According to the report, Ham’s family said that his Korean-Chinese taxi driver witnessed an argument and physical confrontation between Ham and two men who had crossed into China from North Korea who then dragged the journalist over the border to North Korea.

Ham, now a South Korean citizen, defected from North Korea in 2011; in January 2012, he began writing for the Daily NK, which specializes in North Korean news, under the pen name Choi Song Min, according to the report.

In North Korea, Ham had worked at the Bureau of Reconnaissance, later renamed the General Bureau of Reconnaissance, which manages intelligence operations targeting South Korea and Japan.

During his May 2017 reporting trip, Ham informed the Daily NK that he planned to visit the border area of North Korea where would try to meet a former colleague to gather reporting material, the report stated. 

In July 2017, the International Commission to Stop Crimes against Humanity by North Korea reported that Ham gave testimony about the abduction of Japanese citizens carried out by the Bureau of Reconnaissance before his abduction.

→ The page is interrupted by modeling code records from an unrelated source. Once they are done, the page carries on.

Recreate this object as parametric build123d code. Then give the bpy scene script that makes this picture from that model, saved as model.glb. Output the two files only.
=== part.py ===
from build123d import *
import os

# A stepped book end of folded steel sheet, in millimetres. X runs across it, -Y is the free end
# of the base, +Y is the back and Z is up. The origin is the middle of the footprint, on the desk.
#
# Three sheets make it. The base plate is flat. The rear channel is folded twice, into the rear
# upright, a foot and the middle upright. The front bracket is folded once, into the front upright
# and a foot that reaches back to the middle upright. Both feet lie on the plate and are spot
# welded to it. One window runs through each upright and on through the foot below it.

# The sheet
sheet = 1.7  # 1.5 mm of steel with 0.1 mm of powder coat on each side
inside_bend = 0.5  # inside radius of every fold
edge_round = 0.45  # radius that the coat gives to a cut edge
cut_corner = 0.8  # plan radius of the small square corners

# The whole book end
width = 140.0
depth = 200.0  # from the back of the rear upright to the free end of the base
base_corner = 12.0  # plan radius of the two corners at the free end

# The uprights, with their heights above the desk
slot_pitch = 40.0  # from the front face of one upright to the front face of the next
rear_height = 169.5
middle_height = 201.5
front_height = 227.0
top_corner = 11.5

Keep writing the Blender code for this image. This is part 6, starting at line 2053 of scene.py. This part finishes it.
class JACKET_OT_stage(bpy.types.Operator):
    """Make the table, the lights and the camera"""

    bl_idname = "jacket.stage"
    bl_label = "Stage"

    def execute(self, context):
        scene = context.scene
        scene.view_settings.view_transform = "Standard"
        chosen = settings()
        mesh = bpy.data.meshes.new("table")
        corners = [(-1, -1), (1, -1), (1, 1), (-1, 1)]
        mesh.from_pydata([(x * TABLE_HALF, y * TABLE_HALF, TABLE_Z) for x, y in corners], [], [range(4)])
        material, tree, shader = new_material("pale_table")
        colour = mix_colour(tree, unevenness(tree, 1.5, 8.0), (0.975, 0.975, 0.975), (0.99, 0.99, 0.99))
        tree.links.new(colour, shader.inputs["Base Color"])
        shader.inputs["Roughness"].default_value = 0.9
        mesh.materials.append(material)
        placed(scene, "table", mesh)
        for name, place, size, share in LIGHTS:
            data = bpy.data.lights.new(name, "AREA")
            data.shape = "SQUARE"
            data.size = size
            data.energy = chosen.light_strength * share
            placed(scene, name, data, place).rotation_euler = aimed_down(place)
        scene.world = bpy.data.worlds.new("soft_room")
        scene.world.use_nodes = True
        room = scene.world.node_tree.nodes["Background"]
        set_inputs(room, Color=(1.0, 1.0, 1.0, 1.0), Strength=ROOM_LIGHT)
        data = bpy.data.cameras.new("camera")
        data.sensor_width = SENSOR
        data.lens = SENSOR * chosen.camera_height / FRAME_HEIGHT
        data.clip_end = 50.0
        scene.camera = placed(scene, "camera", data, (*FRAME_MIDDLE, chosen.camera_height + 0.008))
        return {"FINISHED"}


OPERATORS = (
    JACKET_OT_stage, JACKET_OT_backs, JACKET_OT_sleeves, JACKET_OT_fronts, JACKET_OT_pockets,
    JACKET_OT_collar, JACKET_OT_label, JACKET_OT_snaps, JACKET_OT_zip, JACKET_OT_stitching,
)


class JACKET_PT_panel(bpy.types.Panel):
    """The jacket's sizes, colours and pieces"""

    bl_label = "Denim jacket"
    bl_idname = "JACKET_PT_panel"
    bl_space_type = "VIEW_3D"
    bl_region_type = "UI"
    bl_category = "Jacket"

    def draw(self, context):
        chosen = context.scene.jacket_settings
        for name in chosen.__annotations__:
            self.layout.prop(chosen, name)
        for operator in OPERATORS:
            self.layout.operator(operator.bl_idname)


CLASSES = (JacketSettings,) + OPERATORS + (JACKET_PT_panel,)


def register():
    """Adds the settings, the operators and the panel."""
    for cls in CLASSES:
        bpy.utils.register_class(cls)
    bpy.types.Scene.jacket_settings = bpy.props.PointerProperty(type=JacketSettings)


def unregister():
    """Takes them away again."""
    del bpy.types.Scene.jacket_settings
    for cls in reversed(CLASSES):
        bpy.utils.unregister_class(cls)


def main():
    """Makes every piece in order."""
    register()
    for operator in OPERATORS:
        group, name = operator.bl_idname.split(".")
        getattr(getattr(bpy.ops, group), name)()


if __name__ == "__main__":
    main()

Following Ham’s abduction, the Daily NK received information that the State Security Department in Pyongyang had detained a man named Han Jin Woo.

Initially, Ham’s family, who live in South Korea, did not want to bring publicity to his case fearing they would make his situation worse, according to a report in the Daily NK.  However, on May 16, 2018, Ham’s wife, wearing a face mask and sun glasses to conceal her face for safety reasons, made a public appeal for his return and asked South Korean President Moon Jae In for help.

The Daily NK demanded that, as negotiations proceed between North and South Korea, Ham’s return be included in South Korea’s request for repatriation of South Korean citizens detained in the North.

The South Korean Embassy in Washington D.C. did not respond to CPJ’s request for comment.